For months, Idaho lawmakers have been seriously considering repealing the personal property tax on business equipment. If enacted, repeal would cost local governments and public schools over $140 million a year, and would likely force cuts in public services and increases in property taxes on other taxpayers.
The single biggest winner under repeal would be Idaho Power, held by IDACorp, which will reportedly see its taxes fall by $10.5 to $15.3 million per year if repeal is enacted. A new report from our partner organization, the Institute on Taxation and Economic Policy (ITEP), helps put this costly tax proposal into perspective by looking at the state income taxes being paid (or not) by the plan’s largest beneficiary.
According to IDACorp’s financial disclosures, the company earned $623 million in U.S. profits over the last five years (2007-11) but paid nothing in state income taxes to the states in which it operates. In fact, the company’s effective state income tax rate across all states was actually negative. IDACorp received $7 million in tax rebates from the states between 2007 and 2011, giving it an effective tax rate of negative 1.1 percent for the five year period as a whole.

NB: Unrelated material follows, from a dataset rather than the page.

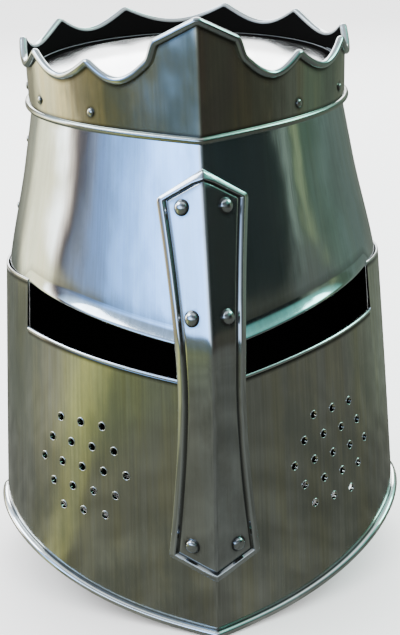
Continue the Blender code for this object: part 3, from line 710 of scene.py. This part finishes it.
def breath_lips(material):
    """A low burr round every breath hole: a flat oval turned about the hole's way."""
    angles = np.arange(8) * math.tau / 8
    across = BREATH_RADIUS + BREATH_LIP / 2 + BREATH_LIP / 2 * np.cos(angles)
    up = 0.00010 + 0.00022 * np.sin(angles)
    points, quads = revolved(holes, across, up, np.arange(24) * math.tau / 24, True)
    none = np.zeros(len(points))
    masks = (none + 0.7, none, none)
    return solid_piece("breath_lips", points, quads, [], points[:, [0, 2]], masks, material, sharp=80)


def punched(piece, holes, radius):
    """Cuts round holes with one Boolean and keeps the result."""
    shape = bmesh.new()
    for centre, way in holes:
        turned = Vector(way).to_track_quat("Z", "Y").to_matrix().to_4x4()
        matrix = Matrix.Translation(Vector(centre)) @ turned
        bmesh.ops.create_cone(
            shape, cap_ends=True, segments=24, radius1=radius, radius2=radius, depth=0.012, matrix=matrix
        )
    mesh = bpy.data.meshes.new("punches")
    shape.to_mesh(mesh)
    shape.free()
    punches = linked("punches", mesh)
    modifier = piece.modifiers.new("breaths", "BOOLEAN")
    modifier.solver = "EXACT"
    modifier.object = punches
    cut = bpy.data.meshes.new_from_object(piece.evaluated_get(bpy.context.evaluated_depsgraph_get()))
    piece.modifiers.remove(modifier)
    piece.data = cut
    cut.set_sharp_from_angle(angle=math.radians(40))
    bpy.data.objects.remove(punches, do_unlink=True)
    return piece


def new_group(name, inputs, outputs):
    """A shader node group with these sockets, and its two end nodes."""
    tree = bpy.data.node_groups.new(name, "ShaderNodeTree")
    kinds = {"value": "NodeSocketFloat", "colour": "NodeSocketColor", "vector": "NodeSocketVector"}
    for label, kind in inputs:
        tree.interface.new_socket(label, in_out="INPUT", socket_type=kinds[kind])
    for label, kind in outputs:
        tree.interface.new_socket(label, in_out="OUTPUT", socket_type=kinds[kind])
    return tree, tree.nodes.new("NodeGroupInput"), tree.nodes.new("NodeGroupOutput")


def surface_group(name, build):
    """A node group that reads the surface coordinates, with one value for each thing that build returns."""
    tree, start, end = new_group(name, [("Surface", "vector")], [])
    for label, value in build(tree, start.outputs["Surface"]).items():
        tree.interface.new_socket(label, in_out="OUTPUT", socket_type="NodeSocketFloat")
        tree.links.new(value, end.inputs[label])
    return tree


def node(tree, kind, settings=None, **inputs):
    """A node with its settings and its inputs set or linked by name or number."""
    made = tree.nodes.new(kind)
    for key, value in (settings or {}).items():
        setattr(made, key, value)
    for key, value in inputs.items():
        numbered = key[0] == "i" and key[1:].isdigit()
        socket = made.inputs[int(key[1:]) if numbered else key.replace("_", " ")]
        if isinstance(value, bpy.types.NodeSocket):
            tree.links.new(value, socket)
        else:
            socket.default_value = value
    return made


def math_node(tree, operation, a, b=0.0, clamp=False):
    return node(tree, "ShaderNodeMath", {"operation": operation, "use_clamp": clamp}, i0=a, i1=b).outputs[0]


def times(tree, a, b):
    """A node for a times b."""
    return math_node(tree, "MULTIPLY", a, b)


def mix_colour(tree, share, a, b, blend="MIX"):
    made = node(tree, "ShaderNodeMix", {"data_type": "RGBA", "blend_type": blend}, i0=share)
    for index, value in ((6, a), (7, b)):
        if isinstance(value, bpy.types.NodeSocket):
            tree.links.new(value, made.inputs[index])
        else:
            made.inputs[index].default_value = (*value, 1)
    return made.outputs[2]


def span(tree, value, low, high, to_low=0.0, to_high=1.0):
    """Maps a range to another, clamped and eased."""
    settings = {"interpolation_type": "SMOOTHSTEP"}
    made = node(tree, "ShaderNodeMapRange", settings, i0=value, i1=low, i2=high, i3=to_low, i4=to_high)
    return made.outputs[0]


def stretched(tree, vector, across, along, turned=0.0):
    """The surface coordinates scaled across and along the brushing, after a turn in degrees."""
    turn, scale = (0, 0, math.radians(turned)), (across, along, 1)
    return node(tree, "ShaderNodeMapping", {"vector_type": "POINT"}, i0=vector, i2=turn, i3=scale).outputs[0]


def noise(tree, vector, detail=3.0, rough=0.55, scale=1.0):
    made = node(tree, "ShaderNodeTexNoise", None, Vector=vector, Scale=scale, Detail=detail, Roughness=rough)
    return made.outputs[0]


def brushing(tree, surface):
    """Fine lines along the height of the sheet: noise squeezed across and drawn out along, in two sizes."""
    fine = noise(tree, stretched(tree, surface, 2600, 45), detail=2.0)
    wide = noise(tree, stretched(tree, surface, 620, 9), detail=4.0)
    return {"Lines": math_node(tree, "ADD", times(tree, fine, 0.5), times(tree, wide, 0.5)), "Coarse": wide}


def patina_group():
    """Slow tints: clouds and upright streaks mix three colours given to the group."""
    inputs = [("Surface", "vector"), ("Clean", "colour"), ("Warm", "colour")]
    inputs += [("Dull", "colour"), ("Streaks", "value")]
    tree, start, end = new_group("patina", inputs, [("Color", "colour"), ("Clouds", "value")])
    given = start.outputs
    streaks = noise(tree, stretched(tree, given["Surface"], 75, 4.5), detail=5.0, rough=0.62)
    clouds = noise(tree, stretched(tree, given["Surface"], 34, 13), detail=6.0, rough=0.62)
    warm = times(tree, span(tree, streaks, 0.42, 0.60), given["Streaks"])
    colour = mix_colour(tree, warm, given["Clean"], given["Warm"])
    colour = mix_colour(tree, span(tree, clouds, 0.44, 0.66, 0.0, 0.85), colour, given["Dull"])
    tree.links.new(colour, end.inputs["Color"])
    tree.links.new(clouds, end.inputs["Clouds"])
    return tree


def scratches(tree, surface):
    """Sparse straight scratches: noise drawn far out at three angles, kept only at its peaks."""
    total = None
    for turned, across, along in ((14, 1500, 14), (-22, 1700, 17), (4, 1900, 10)):
        lines = noise(tree, stretched(tree, surface, across, along, turned), detail=0.0)
        marks = span(tree, lines, 0.74, 0.82)
        where = span(tree, noise(tree, stretched(tree, surface, 40 + turned, 30), detail=2.0), 0.50, 0.64)
        marks = times(tree, marks, where)
        total = marks if total is None else math_node(tree, "MAXIMUM", total, marks)
    return {"Marks": total}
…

The proposed repeal of the personal property tax in Idaho would leave the state corporate income tax as the main means by which companies like IDACorp contribute to the public investments that allow them to do business and generate profits. Before lawmakers take such a step, they should at least know whether the state corporate tax is working to begin with. In Idaho and virtually every other state, however, neither elected officials nor the tax-paying public have access to this kind of information. Obviously, they should (PDF).